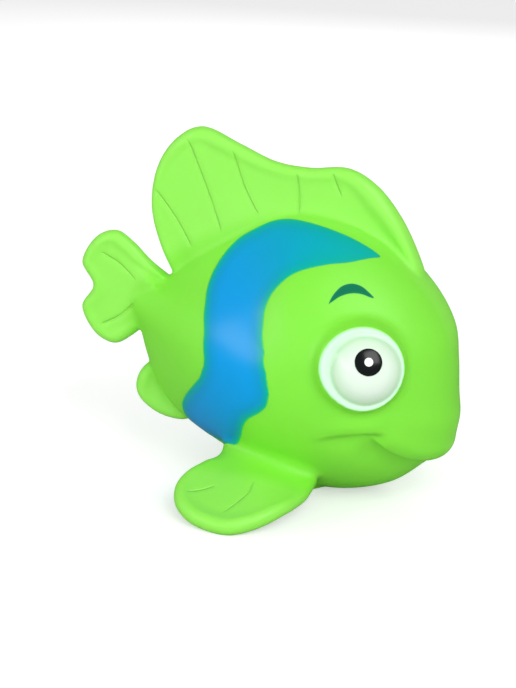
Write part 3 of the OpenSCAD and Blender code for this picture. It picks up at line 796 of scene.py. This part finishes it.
def ray_distance(flat, rays):
    """Distance to the nearest ray, positive on one side and negative on the other, and how near a ray's middle part
    is: one on the ray, nothing 1.4 mm away from it or at its ends."""
    best, mask = np.full(len(flat), 50.0), np.zeros(len(flat))
    for ray in rays:
        curve = curve_through(ray)
        away, share = nearest_on(curve, flat)
        k = np.clip((share * (len(curve) - 1)).astype(int), 0, len(curve) - 2)
        way, start = np.diff(curve, axis=0)[k], curve[k]
        side = np.where((flat[:, 0] - start[:, 0]) * way[:, 1] > (flat[:, 1] - start[:, 1]) * way[:, 0], 1, -1)
        best = np.where(away < np.abs(best), away * side, best)
        mask = np.maximum(mask, (1 - ramp(away, 0.8, 1.4)) * ramp(share, 0.0, 0.1) * (1 - ramp(share, 0.85, 1.0)))
    return best, mask


rays, mask = ray_distance(points[:, [0, 2]], FIN_RAYS)
side_rays, side_mask = ray_distance(np.stack([points[:, 0], reach], -1), FLIPPER_RAYS)
on_side = (wide > 20) & (points[:, 2] < 14)
keep(vinyl, "ray", np.clip(np.where(on_side, side_rays, rays), -5, 5))
keep(vinyl, "ray_near", np.where(on_side, 0.7 * side_mask, mask * (wide < 6.5)))
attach(vinyl, "toy")
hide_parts("body_shell")

# %% [markdown]
# ## Sprayed paint
# The band and the brows are sprayed through masks, so they are thin coats on the vinyl. A coat is a grid between two
# edge curves, given as shares round the outline and latitudes, laid on the skin with a Shrinkwrap modifier and
# closed with Solidify. Each vertex keeps its distance from the coat's edge, because spray is thin there and the green
# shows through.

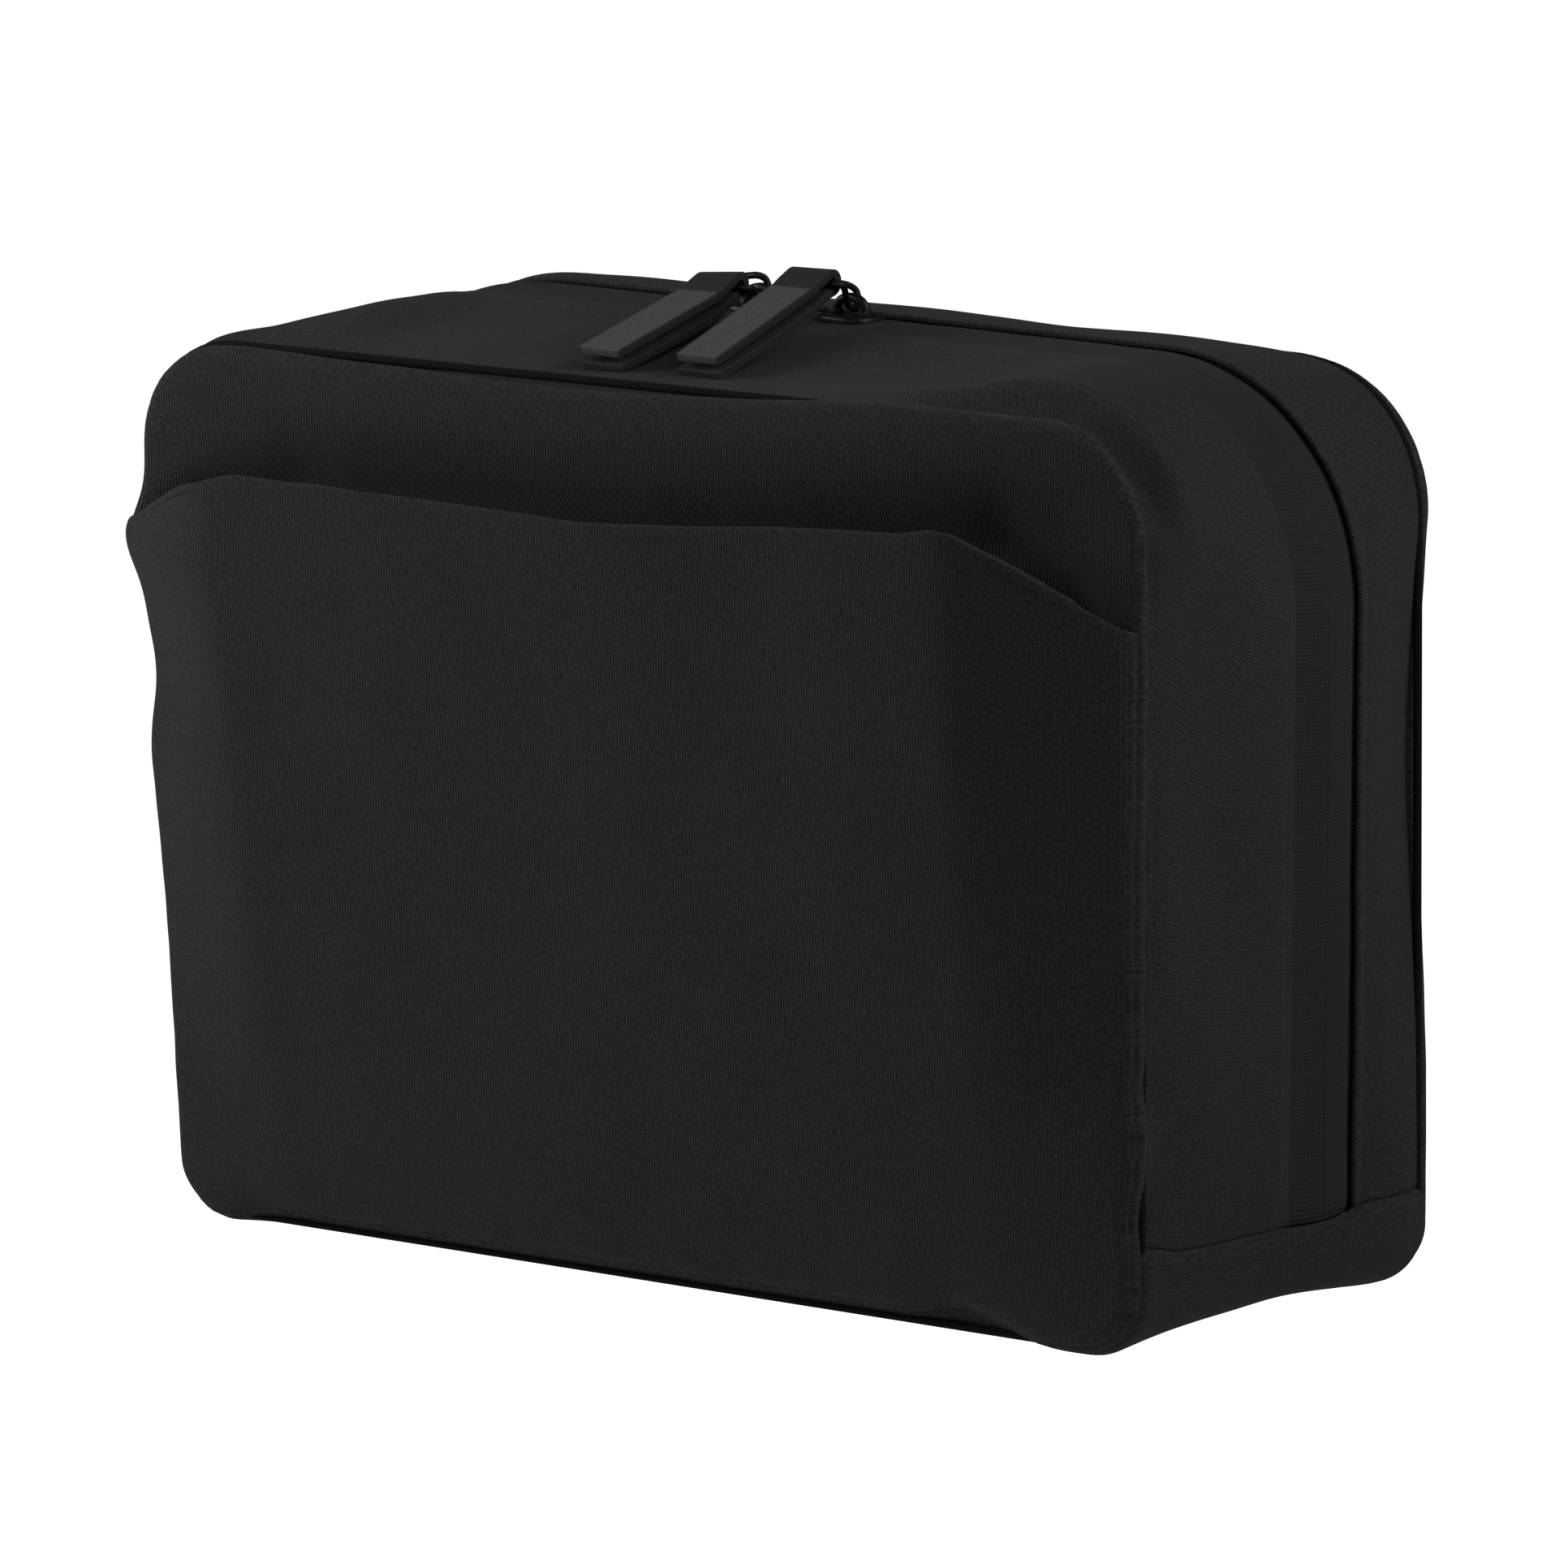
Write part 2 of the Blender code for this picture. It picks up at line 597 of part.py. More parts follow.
def main():
    clear_scene()
    materials = {
        "shell": make_material("shell_fabric", FABRIC, 0.9),
        "foam": make_material("foam", (0.16, 0.16, 0.17), 0.95),
        "lining": make_material("lining_fabric", LINING_COLOR, 0.8),
        "binding": make_material("seam_tape", DARK_FABRIC, 0.85),
        "mesh": make_material("mesh_fabric", MESH_COLOR, 0.85),
        "elastic": make_material("elastic_webbing", STRAP_COLOR, 0.85),
        "zip": make_material("zip_tape", ZIP_COLOR, 0.7),
        "strap": make_material("pull_webbing", STRAP_COLOR, 0.75),
        "metal": make_material("slider_metal", METAL_COLOR, 0.45, 0.8),
    }
    make_rear_half(materials)
    make_front_half(materials)
    make_pulls("left", LEFT_SLIDER_X, materials)
    make_pulls("right", RIGHT_SLIDER_X, materials)


main()
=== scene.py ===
# %% [markdown]
# # A cable organizer pouch, from stiff solids to cloth
#
# The pouch is a soft clamshell: a front half and a rear half, each a padded panel with a strip of
# cloth round its edge, joined by a zip over the top and by one strip of cloth under the bottom.
# The frame that is loaded here holds the plain solids, the hinge and the slides. This lesson
# dresses them: every panel, strip, tape, loop and pull is made again as the real thing, with
# folded seams, topstitching, woven texture and the small slackness that cloth has.

# %% Load the frame
import math

import bpy
from mathutils import Matrix, Vector, noise


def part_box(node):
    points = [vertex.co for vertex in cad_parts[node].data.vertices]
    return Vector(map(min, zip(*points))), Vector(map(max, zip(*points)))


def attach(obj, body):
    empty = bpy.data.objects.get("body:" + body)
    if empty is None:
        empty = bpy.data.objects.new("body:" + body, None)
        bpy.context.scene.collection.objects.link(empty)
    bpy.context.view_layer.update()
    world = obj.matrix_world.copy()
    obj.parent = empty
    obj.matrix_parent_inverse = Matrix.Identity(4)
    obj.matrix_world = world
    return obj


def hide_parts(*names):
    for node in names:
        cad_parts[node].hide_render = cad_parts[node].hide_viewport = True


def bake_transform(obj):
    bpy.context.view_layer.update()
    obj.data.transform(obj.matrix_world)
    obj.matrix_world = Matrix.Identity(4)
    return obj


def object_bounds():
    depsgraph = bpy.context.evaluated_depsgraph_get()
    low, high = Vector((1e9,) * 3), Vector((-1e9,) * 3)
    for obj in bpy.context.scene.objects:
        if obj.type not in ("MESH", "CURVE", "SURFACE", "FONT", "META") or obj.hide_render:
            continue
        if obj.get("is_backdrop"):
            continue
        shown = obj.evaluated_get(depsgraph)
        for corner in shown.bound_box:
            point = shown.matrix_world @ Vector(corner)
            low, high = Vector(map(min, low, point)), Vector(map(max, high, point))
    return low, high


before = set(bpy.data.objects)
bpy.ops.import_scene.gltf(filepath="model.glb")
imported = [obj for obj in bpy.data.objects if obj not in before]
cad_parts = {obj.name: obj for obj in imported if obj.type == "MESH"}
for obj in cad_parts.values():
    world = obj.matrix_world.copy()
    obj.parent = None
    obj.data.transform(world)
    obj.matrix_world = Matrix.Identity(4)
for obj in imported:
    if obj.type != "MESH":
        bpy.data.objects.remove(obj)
cad_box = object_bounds()
print("solids:", len(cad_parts))

# %% [markdown]
# ## The pattern of the body
#
# A sewn bag starts as a paper pattern. Here the pattern is one rounded outline whose size changes
# with depth, from the seam of the front panel to the seam of the back panel. All sizes are in
# millimetres, and where the frame can be measured they come from it. Every strip is cut along this
# outline, so neighbours always meet.

# %% Measure the frame
MM = 0.001


def span(node):
    """Lowest and highest corner of a solid, in millimetres."""
    low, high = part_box(node)
    return low / MM, high / MM


slider_low, slider_high = span("left_slider")
FRONT_Y = span("front_gusset")[0].y - 0.3
DEPTH = span("rear_gusset")[1].y + 0.3 - FRONT_Y
ZIP_DEPTH = (slider_low.y + slider_high.y) / 2 - FRONT_Y
BAND_TOP = span("bottom_gusset")[1].z
print(f"depth {DEPTH:.1f}, zip at {ZIP_DEPTH:.1f}, band seam at {BAND_TOP:.1f} mm")

# %% The sizes of the pattern
CENTRE_X = -0.66
FRONT_HALF, RIDGE_HALF, BACK_HALF = 108.2, 106.6, 104.6
FRONT_TOP, RIDGE_TOP, BACK_TOP = 150.5, 158.0, 154.5
FRONT_CORNER, RIDGE_CORNER, BACK_CORNER = 19.0, 42.0, 26.0
FOOT_CORNER = 11.0
SWELL = 2.2
LEFT_LEAN, RIGHT_LEAN, RIGHT_RISE = 0.085, 0.012, 4.0
TOP_DIP, DIP_LEFT, DIP_RIGHT, DIP_EDGE = 3.4, -79.0, 73.0, 18.0
GUSSET_END, LIP_START = 43.3, 60.6
TAPE_INSET = 1.8
CLOTH = 1.2


def smooth(value):
    """Ease from 0 to 1."""
    value = min(1.0, max(0.0, value))
    return value * value * (3 - 2 * value)


def hill(value, centre, spread):
    """A soft bump of height 1."""
    return math.exp(-(((value - centre) / spread) ** 2))


def by_depth(front, ridge, back, depth):
    """A size that swells from the front seam to the zip and shrinks to the back seam."""
    if depth <= ZIP_DEPTH:
        share = max(0.0, depth) / ZIP_DEPTH
        return front + (ridge - front) * (1 - (1 - share) ** SWELL)
    share = min(1.0, (depth - ZIP_DEPTH) / (DEPTH - ZIP_DEPTH))
    return ridge + (back - ridge) * share**SWELL


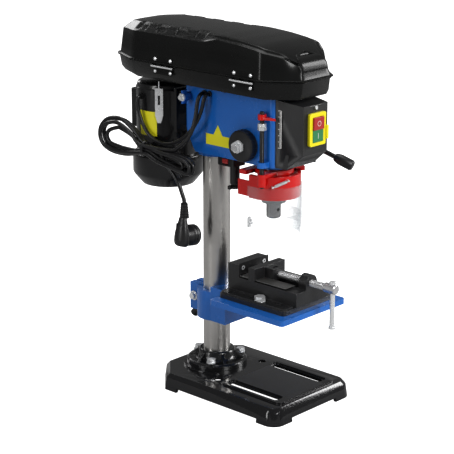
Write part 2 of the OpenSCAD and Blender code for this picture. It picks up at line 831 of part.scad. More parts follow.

◆ REQUIREMENT
Look back at the data above. Transcribe exactly the lines starting at the line that contains "make_front_half(materials)" and ending at the line that contains "for node in".

◆ ANSWER TO THIS PROBLEM
    make_front_half(materials)
    make_pulls("left", LEFT_SLIDER_X, materials)
    make_pulls("right", RIGHT_SLIDER_X, materials)


main()
=== scene.py ===
# %% [markdown]
# # A cable organizer pouch, from stiff solids to cloth
#
# The pouch is a soft clamshell: a front half and a rear half, each a padded panel with a strip of
# cloth round its edge, joined by a zip over the top and by one strip of cloth under the bottom.
# The frame that is loaded here holds the plain solids, the hinge and the slides. This lesson
# dresses them: every panel, strip, tape, loop and pull is made again as the real thing, with
# folded seams, topstitching, woven texture and the small slackness that cloth has.

# %% Load the frame
import math

import bpy
from mathutils import Matrix, Vector, noise


def part_box(node):
    points = [vertex.co for vertex in cad_parts[node].data.vertices]
    return Vector(map(min, zip(*points))), Vector(map(max, zip(*points)))


def attach(obj, body):
    empty = bpy.data.objects.get("body:" + body)
    if empty is None:
        empty = bpy.data.objects.new("body:" + body, None)
        bpy.context.scene.collection.objects.link(empty)
    bpy.context.view_layer.update()
    world = obj.matrix_world.copy()
    obj.parent = empty
    obj.matrix_parent_inverse = Matrix.Identity(4)
    obj.matrix_world = world
    return obj


def hide_parts(*names):
    for node in names:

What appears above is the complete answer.